Panelists noted that as Indian snack brands expand beyond regional markets, infrastructure and process engineering become critical. Nishant Bansal, Managing Director of Noida Fabcon, said scale-up challenges often arise in material handling, thermal process stability and packaging automation rather than in product formulation. He pointed to feeding systems, conveying efficiency and process consistency as key constraints in high-speed manufacturing environments.
The importance of ingredient standardisation was highlighted by Avanti Murarka, Managing Director of Crown Flakes Pvt. Ltd., who discussed the role of dehydrated potato ingredients in modern snack formats. She said maintaining uniformity in hydration behaviour, granule size and texture is essential for consistent output in large-scale production, particularly for automated forming and frying lines.
Addressing the export potential of Indian street foods, Jayesh Patel, Managing Director of A Innovative Food Products (SharEat), said converting products such as pani puri and chaat into fast-moving consumer goods (FMCG) for global markets requires strict adherence to food safety and quality norms. He emphasised the need for recipe engineering, automated spice processing, moisture control and hygienic packaging to meet international regulatory standards.
Chetan Dakhore, Managing Director of Shri Vibracion Technologies, drew attention to the role of hygienic material handling systems in ensuring product quality and operational efficiency. He said issues such as breakage, seasoning loss and dust generation can affect both yield and brand perception, and advocated for conveying systems designed to minimise contamination and facilitate easy cleaning.

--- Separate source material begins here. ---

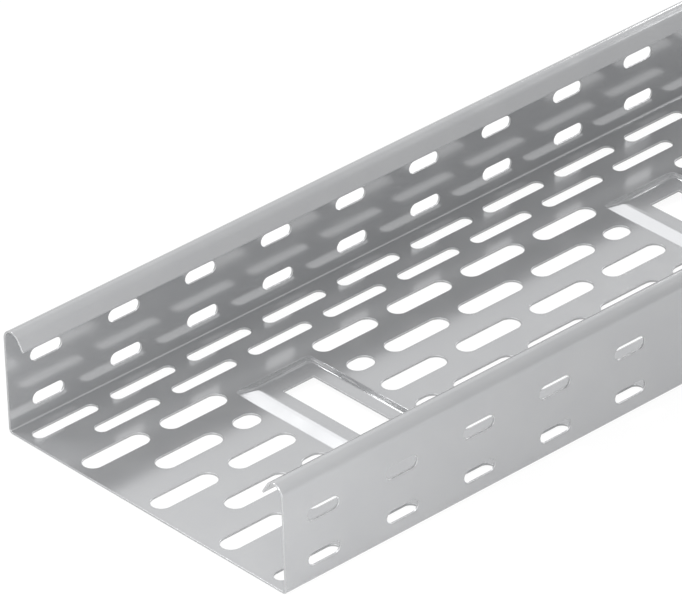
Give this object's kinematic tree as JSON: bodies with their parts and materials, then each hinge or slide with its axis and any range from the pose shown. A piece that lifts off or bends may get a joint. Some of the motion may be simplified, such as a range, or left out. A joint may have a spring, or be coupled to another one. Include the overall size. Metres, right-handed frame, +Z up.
{
  "type": "perforated cable tray",
  "caption": "Straight length of folded sheet-steel cable tray with a slotted base, slotted walls, rolled lips and pressed base panels with a rectangular cut-out.",
  "frame": {"origin": "middle of the underside, where the tray rests", "axes": "+X along the tray, +Y across it from wall to wall, +Z up out of the open side"},
  "size_m": [0.5, 0.2008, 0.06],
  "materials": {
    "galvanised_steel": "strip galvanised, satin"
  },
  "bodies": {
    "root": {"cable_tray": "galvanised_steel"}
  },
  "joints": []
}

Technological advances in frying and thermal processing were also discussed. Krishna Pandit, CEO and Managing Director of Fry & Bake Technologies, said direct-heating frying systems and continuous oil filtration technologies are enabling manufacturers to reduce oil degradation and consumption while improving product quality and nutritional profiles.
In his concluding remarks, Yengade said the industry’s focus should extend beyond capacity expansion to long-term strategic planning. He noted that integrating advanced processing technologies, robust quality systems and data-driven innovation would be key to establishing India as a global hub for science-led food manufacturing.
Industry participants agreed that the Indian snack sector is entering a new phase of growth, driven by modern infrastructure and technology while retaining traditional flavours, positioning it to compete more effectively in the global RTE snack market.